Pavlov? Are you proposing that the dogs really did hunger for the dinner bell? Burgess provided the best logical and rhetorical rebuttal to violence seen as a primarily conditioned response in "A Clockwork Orange." Alex quit his violence sprees not because of forced conditioning, not because he was at last adequately provided for (he never lacked materially), nor on account of any "moral cause" but because he was bored, lonely and wanted someone to care for -- essentially, the same reason he was violent to begin with.

As to Hoffer, I have always liked him (I do not think he means what you think he means) He castigated the SDS witnesses in the Violence Commission in the sixties for their "hoodlum" behavior and took them to task for trying to justify it by the government's supposed "greater violence" in Vietnam.

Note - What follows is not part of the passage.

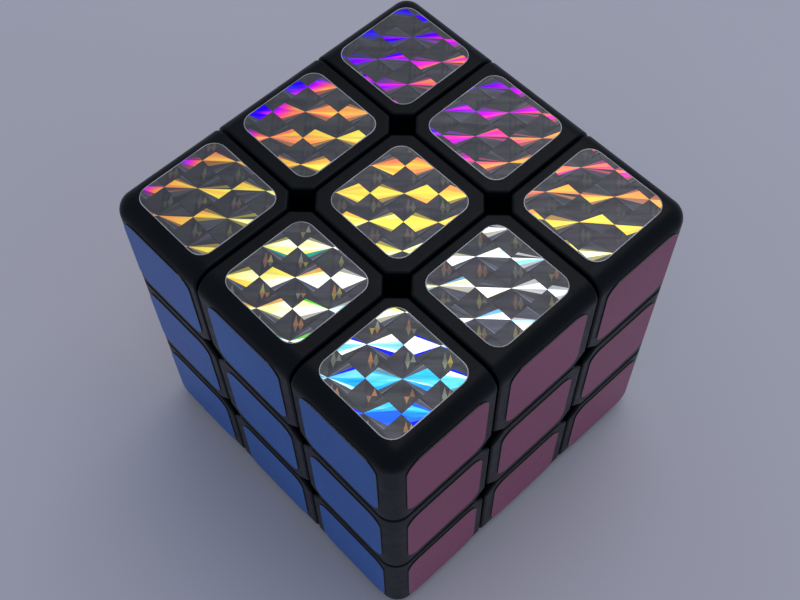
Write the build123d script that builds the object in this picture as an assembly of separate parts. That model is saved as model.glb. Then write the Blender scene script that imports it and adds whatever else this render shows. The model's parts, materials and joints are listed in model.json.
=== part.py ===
from build123d import *
import os

# Twist puzzle cube, 3 x 3 x 3, in millimetres. Twenty-six blocks turn about a six-armed core.
# The origin is at the middle of the underside, and +Z is up.
# A layer meets its neighbours in a stepped disc about the face's axis, so that each block's foot sits
# under the block beside it while every face can still turn all the way round.

os.makedirs("parts", exist_ok=True)

# --- driving dimensions ---------------------------------------------------------------------------

CUBE = 57.0  # plastic, face to face
GAP = 0.4  # running gap between neighbouring blocks
CUBE_EDGE_FILLET = 3.0  # outer edges of the whole cube
SEAM_FILLET = 0.4  # edges beside a seam
CORNER_CUT = 2.2  # where four blocks meet
CUT_FILLET = 0.6  # softens the two sides of that cut
WALL = 1.6  # of the hollow blocks
CAVITY_FILLET = 1.5

# the stepped cut: inside each radius, the layer reaches down to that height above the cube's middle
FOOT_RADIUS = 22.0
FOOT_HEIGHT = 6.5
TOE_RADIUS = 14.0
TOE_HEIGHT = 4.5
FOOT_REACH = 18.5  # how far out from the cube's middle a foot is built up

TILE = 14.6
TILE_CORNER = 2.2
TILE_THICK = 0.15
TILE_SET_IN = 0.4  # outer tiles sit this far towards the middle of their face

HUB_RADIUS = 6.0
ARM_RADIUS = 3.8
ARM_TOP = 13.0
PILOT_RADIUS = 1.2  # the screw cuts its own thread in the arm
PILOT_BOTTOM = 6.0

SHANK_RADIUS = 1.3
SHANK_BOTTOM = 6.5
HEAD_RADIUS = 2.6
HEAD_BOTTOM = 21.8
HEAD_THICK = 1.8
CROSS_LENGTH = 3.0
CROSS_WIDTH = 0.7
CROSS_DEPTH = 1.0

WASHER_RADIUS = 2.8
WASHER_THICK = 0.5
SPRING_RADIUS = 2.3
WIRE_RADIUS = 0.3
SPRING_TURNS = 5
SPRING_GAP = 0.1  # between the spring and the block that it presses on

SHELF_BOTTOM = 13.4
SHELF_TOP = 15.2
SHELF_BORE = 1.6
POCKET_RADIUS = 3.2
CAP_THICK = 1.9
CAP_PLUG = 9.0
CAP_PLUG_DEPTH = 1.6

# --- worked out from them -------------------------------------------------------------------------

HALF = CUBE / 2
PITCH = CUBE / 3
CUT = PITCH / 2
CLEAR = GAP / 2
REACH = 2 * CUBE  # well beyond the cube
BASE = HALF + TILE_THICK  # the cube's middle above the surface that it stands on
TOUCH = 1e-4  # closer than this, two places are the same

SIDE_NAMES = (
    {-1: "left", 1: "right"},
    {-1: "front", 1: "back"},
    {-1: "down", 1: "up"},
)
FACE_TURNS = {
    "up": Rotation(0, 0, 0),
    "down": Rotation(180, 0, 0),
    "front": Rotation(90, 0, 0),
    "back": Rotation(-90, 0, 0),
    "right": Rotation(0, 90, 0),
    "left": Rotation(0, -90, 0),
}


def disc(radius, bottom, top):
    """An upright cylinder from one height to another."""
    return Pos(0, 0, (bottom + top) / 2) * Cylinder(radius, top - bottom)


def block(low, high):
    """A box between two corners."""
    middle = Pos(*[(a + b) / 2 for a, b in zip(low, high)])
    return middle * Box(*[b - a for a, b in zip(low, high)])


def place(home, signs):
    """The quarter turns that take a block made at home, such as (1, 0, 1), to where signs says."""
    for face_turn in FACE_TURNS.values():
        for spin in (0, 90, 180, 270):
            turn = face_turn * Rotation(0, 0, spin)
            if (Vector(*signs) - (turn * Pos(*home)).position).length < TOUCH:
                return turn
    raise ValueError(f"no turn takes {home} to {signs}")


def name_of(kind, signs):
    """A node name such as edge_up_right, from the sides that the block shows."""
    sides = [SIDE_NAMES[axis][signs[axis]] for axis in (2, 1, 0) if signs[axis]]
    return "_".join([kind, *sides])


# --- the cut between a layer and its neighbours, made about +Z -------------------------------------


def layer_room(clearance):
    """All that lies above the stepped cut, drawn back from it by the clearance."""
    room = block((-REACH, -REACH, CUT + clearance), (REACH, REACH, REACH))
    room += disc(FOOT_RADIUS - clearance, FOOT_HEIGHT + clearance, REACH)
    room += disc(TOE_RADIUS - clearance, TOE_HEIGHT + clearance, REACH)
    return room


def cut_block(signs, clearance):
    """A block's whole room: inside the layers that it belongs to, and clear of those it doesn't."""
    room = block((-HALF,) * 3, (HALF,) * 3)
    inside = layer_room(clearance)
    outside = layer_room(-clearance)
    for axis, sign in enumerate(signs):
        side_names = SIDE_NAMES[axis]
        if sign:
            room &= FACE_TURNS[side_names[sign]] * inside
        else:
            room -= FACE_TURNS[side_names[1]] * outside
            room -= FACE_TURNS[side_names[-1]] * outside
    return room


# --- the visible part of a block -------------------------------------------------------------------


def cell_limits(signs):
    """The low and high corner of a block's visible cell."""
    low = [s * PITCH - CUT + CLEAR for s in signs]
    high = [HALF if s == 1 else CUT - CLEAR for s in signs]
    return low, high


def rounded_cell(signs):
    """The visible cell: cut back where four blocks meet, and rounded at every outer edge."""
    low, high = cell_limits(signs)
    cell = block(low, high)
    cube_edges = [e for e in cell.edges() if count_outer(e, signs) == 2]
    if cube_edges:
        cell = fillet(cube_edges, CUBE_EDGE_FILLET)
    cell = chamfer([e for e in cell.edges() if is_meeting(e, signs, low, high)], CORNER_CUT)
    cell = fillet(cut_sides(cell), CUT_FILLET)
    return fillet(seam_rim(cell, signs), SEAM_FILLET)


def count_outer(edge, signs):
    """On how many of the cube's own faces the middle of an edge lies."""
    middle = tuple(edge @ 0.5)
    return sum(sign == 1 and abs(p - HALF) < TOUCH for p, sign in zip(middle, signs))


def is_meeting(edge, signs, low, high):
    """Whether an edge runs inwards from the cube's surface between two seams."""
    seams = []
    for p, sign, start, end in zip(tuple(edge @ 0.5), signs, low, high):
        seams.append(abs(p - start) < TOUCH or (sign == 0 and abs(p - end) < TOUCH))
    return sum(seams) == 2 and signs[seams.index(False)] != 0


def cut_sides(cell):
    """The long edges on both sides of each corner cut."""
    sides = []
    for face in cell.faces().filter_by(GeomType.PLANE):
        slant = [axis for axis, part in enumerate(tuple(face.normal_at())) if abs(part) > 0.5]
        if len(slant) == 2:
            along = ({0, 1, 2} - set(slant)).pop()
            sides += [e for e in face.edges() if abs(tuple(e % 0.5)[along]) > 0.99]
    return sides


def seam_rim(cell, signs):
    """The edges where an outer surface of the cell turns down into a seam."""
    outward = [Vector(*[s if k == axis else 0 for k in range(3)]) for axis, s in enumerate(signs) if s]
    rim = []
    for face in cell.faces().filter_by(GeomType.PLANE):
        normal = face.normal_at()
        if any(normal.dot(out) > 0.9 for out in outward):
            continue
        for edge in face.edges():
            middle = edge @ 0.5
            is_high = any(middle.dot(out) > HALF - CUBE_EDGE_FILLET - TOUCH for out in outward)
            if is_high and not any((middle - other @ 0.5).length < TOUCH for other in rim):
                rim.append(edge)
    return rim


def cavity(signs):
    """The sealed hollow inside a block's visible cell."""
    low, high = cell_limits(signs)
    hollow = block([a + WALL for a in low], [b - WALL for b in high])
    return fillet(hollow.edges(), CAVITY_FILLET) & cut_block(signs, CLEAR + WALL)


# --- blocks, each made once in its home position ---------------------------------------------------


def hollow_block(signs):
    """An edge or corner block: a rounded, hollow cell with its foot."""
    room = cut_block(signs, CLEAR)
    foot = room & block((-FOOT_REACH,) * 3, (FOOT_REACH,) * 3)
    return (rounded_cell(signs) & room) + foot - cavity(signs)


def centre_block():
    """A centre block with its spring pocket, and the square cap that closes it, as two solids."""
    signs = (0, 0, 1)
    cap_bottom = HALF - CAP_THICK
    half_plug = CAP_PLUG / 2
    cell = rounded_cell(signs)
    above = block((-REACH, -REACH, cap_bottom), (REACH, REACH, REACH))
    plug = block((-half_plug, -half_plug, cap_bottom - CAP_PLUG_DEPTH), (half_plug, half_plug, cap_bottom))
    room = cut_block(signs, CLEAR)
    stem = room & block((-REACH, -REACH, SHELF_BOTTOM), (REACH, REACH, FOOT_RADIUS))
    body = (cell & room) + stem - above - plug
    body -= disc(SHELF_BORE, 0, REACH)
    body -= disc(POCKET_RADIUS, SHELF_TOP, REACH)
    body &= block((-REACH, -REACH, SHELF_BOTTOM), (REACH,) * 3)
    cap = (cell & above) + plug
    return [body.solid(), cap.solid()]


def tile(signs, axis):
    """One colour tile, on the outer face of a block that points along the axis."""
    centre = [s * (PITCH - TILE_SET_IN) for s in signs]
    centre[axis] = 0
    outline = RectangleRounded(TILE, TILE, TILE_CORNER)
    upright = extrude(outline, TILE_THICK)
    on_face = FACE_TURNS[SIDE_NAMES[axis][signs[axis]]] * Pos(0, 0, HALF) * upright
    return (Pos(*centre) * on_face).solid()


def tiles(signs):
    """All the colour tiles of one block."""
    return [tile(signs, axis) for axis, sign in enumerate(signs) if sign]


# --- the core --------------------------------------------------------------------------------------


def on_every_arm(solid):
    """Six copies of a piece that is made on the upper arm."""
    return [(turn * solid).solid() for turn in FACE_TURNS.values()]


def core_spider():
    """The hub with six arms, each with a pilot hole for its screw."""
    spider = Sphere(HUB_RADIUS)
    for turn in FACE_TURNS.values():
        spider += turn * disc(ARM_RADIUS, 0, ARM_TOP)
    for turn in FACE_TURNS.values():
        spider -= turn * disc(PILOT_RADIUS, PILOT_BOTTOM, REACH)
    return [spider.solid()]


def screw():
    """A pan head screw with a cross recess."""
    head_top = HEAD_BOTTOM + HEAD_THICK
    body = disc(SHANK_RADIUS, SHANK_BOTTOM, HEAD_BOTTOM) + disc(HEAD_RADIUS, HEAD_BOTTOM, head_top)
    body = fillet(body.edges().group_by(Axis.Z)[-1], HEAD_THICK / 3)
    for spin in (0, 90):
        slot = Box(CROSS_LENGTH, CROSS_WIDTH, 2 * CROSS_DEPTH)
        body -= Pos(0, 0, head_top) * Rotation(0, 0, spin) * slot
    return body


def washer():
    """A flat washer under the screw's head."""
    return disc(WASHER_RADIUS, HEAD_BOTTOM - WASHER_THICK, HEAD_BOTTOM) - disc(SHELF_BORE, 0, REACH)


def spring():
    """A compression spring between the block's shelf and the washer."""
    bottom = SHELF_TOP + SPRING_GAP + WIRE_RADIUS
    top = HEAD_BOTTOM - WASHER_THICK - WIRE_RADIUS
    path = Helix((top - bottom) / SPRING_TURNS, top - bottom, SPRING_RADIUS)
    section = Plane(path @ 0, z_dir=path % 0) * Circle(WIRE_RADIUS)
    return Pos(0, 0, bottom) * sweep(section, path, is_frenet=True)


# --- putting it together ---------------------------------------------------------------------------


def write(name, solids):
    """Writes one node, with the cube's middle lifted to its height above the ground."""
    lifted = [Pos(0, 0, BASE) * solid for solid in solids]
    shape = lifted[0] if len(lifted) == 1 else Compound(lifted)
    export_step(shape, f"parts/{name}.step")


def main():
    """Makes every node of the puzzle."""
    write("core_spider", core_spider())
    write("screws", on_every_arm(screw()))
    write("washers", on_every_arm(washer()))
    write("springs", on_every_arm(spring()))

    homes = {
        "centre": ((0, 0, 1), centre_block()),
        "edge": ((1, 0, 1), [hollow_block((1, 0, 1)).solid()]),
        "corner": ((1, 1, 1), [hollow_block((1, 1, 1)).solid()]),
    }
    kinds = {1: "centre", 2: "edge", 3: "corner"}
    sides = (-1, 0, 1)
    for signs in [(x, y, z) for z in sides for y in sides for x in sides if x or y or z]:
        kind = kinds[sum(map(abs, signs))]
        home, solids = homes[kind]
        turn = place(home, signs)
        write(name_of(kind, signs), [turn * solid for solid in solids])
        write(name_of(f"tiles_{kind}", signs), tiles(signs))


main()
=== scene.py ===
import json
import logging
import math
import random
from dataclasses import dataclass, field
from enum import Enum

import bmesh
import bpy
from mathutils import Matrix, Vector

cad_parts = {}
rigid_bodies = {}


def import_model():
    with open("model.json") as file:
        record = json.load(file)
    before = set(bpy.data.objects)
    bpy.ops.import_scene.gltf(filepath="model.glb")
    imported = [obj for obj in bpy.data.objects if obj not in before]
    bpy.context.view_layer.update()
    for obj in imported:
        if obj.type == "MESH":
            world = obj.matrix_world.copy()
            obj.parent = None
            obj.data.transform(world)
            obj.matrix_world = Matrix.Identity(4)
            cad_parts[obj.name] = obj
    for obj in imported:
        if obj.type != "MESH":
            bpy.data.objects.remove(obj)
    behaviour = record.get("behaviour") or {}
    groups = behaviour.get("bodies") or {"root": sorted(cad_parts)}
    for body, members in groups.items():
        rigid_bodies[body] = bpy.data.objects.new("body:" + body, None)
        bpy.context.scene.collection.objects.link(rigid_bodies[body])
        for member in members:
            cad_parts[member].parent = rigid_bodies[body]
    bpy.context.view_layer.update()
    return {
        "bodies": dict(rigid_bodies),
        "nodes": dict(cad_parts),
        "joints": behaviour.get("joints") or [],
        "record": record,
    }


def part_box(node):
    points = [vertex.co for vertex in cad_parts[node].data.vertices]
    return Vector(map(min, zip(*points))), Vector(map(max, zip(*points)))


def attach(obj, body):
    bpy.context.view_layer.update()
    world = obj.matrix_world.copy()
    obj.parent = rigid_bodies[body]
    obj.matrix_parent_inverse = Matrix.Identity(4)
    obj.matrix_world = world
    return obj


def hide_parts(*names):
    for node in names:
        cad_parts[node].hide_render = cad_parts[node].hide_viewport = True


LOG = logging.getLogger("twist_puzzle")
MM = 0.001
FACES_OUT = 0.999
WALL_TILT = 0.5
SAME_HEIGHT = 1e-8
CORNER_MERGE = 1e-7
FOIL_MERGE = 2e-6
Triple = tuple[float, float, float]
Colour = Triple


class Side(Enum):
    """A face of the cube: its outward axis and sign, and the material slot of its tiles."""

    UP = (2, 1, "tile_silver")
    DOWN = (2, -1, "tile_gold")
    FRONT = (1, -1, "tile_blue")
    BACK = (1, 1, "tile_green")
    RIGHT = (0, 1, "tile_rose")
    LEFT = (0, -1, "tile_orange")

    @property
    def axis(self) -> int:
        """The index of the face's axis."""
        return self.value[0]

    @property
    def sign(self) -> int:
        """Which way along its axis the face looks."""
        return self.value[1]

    @property
    def slot(self) -> str:
        """The record's material slot for this face's tiles."""
        return self.value[2]

    @property
    def word(self) -> str:
        """The face's name as the node names have it."""
        return self.name.lower()

    def basis(self) -> Matrix:
        """The turn that lays a tile made flat, facing +Z, on this face with its second axis upright.

        Returns:
            A rotation matrix with the face's across, upright and outward directions as columns.
        """
        outward = Vector([self.sign if k == self.axis else 0 for k in range(3)])
        upright = Vector((0, 0, 1)) if self.axis != 2 else Vector((0, self.sign, 0))
        across = upright.cross(outward)
        return Matrix((across, upright, outward)).transposed().to_4x4()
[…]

I am unsure how you read his attribution of a powerful human tendency to nihilist self-negating abyss-gazing and mass movement violence as supporting your claim.

I think Jung also does not support any simplistic assertion of a nonviolent human nature, though he makes its source somewhat reflexive: "If people can be educated to see the lowly side of their own natures, it may be hoped that they will also learn to understand and to love their fellow men better. A little less hypocrisy and a little more tolerance towards oneself can only have good results in respect for our neighbor; for we are all too prone to transfer to our fellows the injustice and violence we inflict upon our own natures."

But apart from that I think we are in complete agreement

Last edited by Erick Mead : 01-20-2010 at 03:57 PM.

Cordially,

Erick Mead
一隻狗可久里馬房但他也不是馬的.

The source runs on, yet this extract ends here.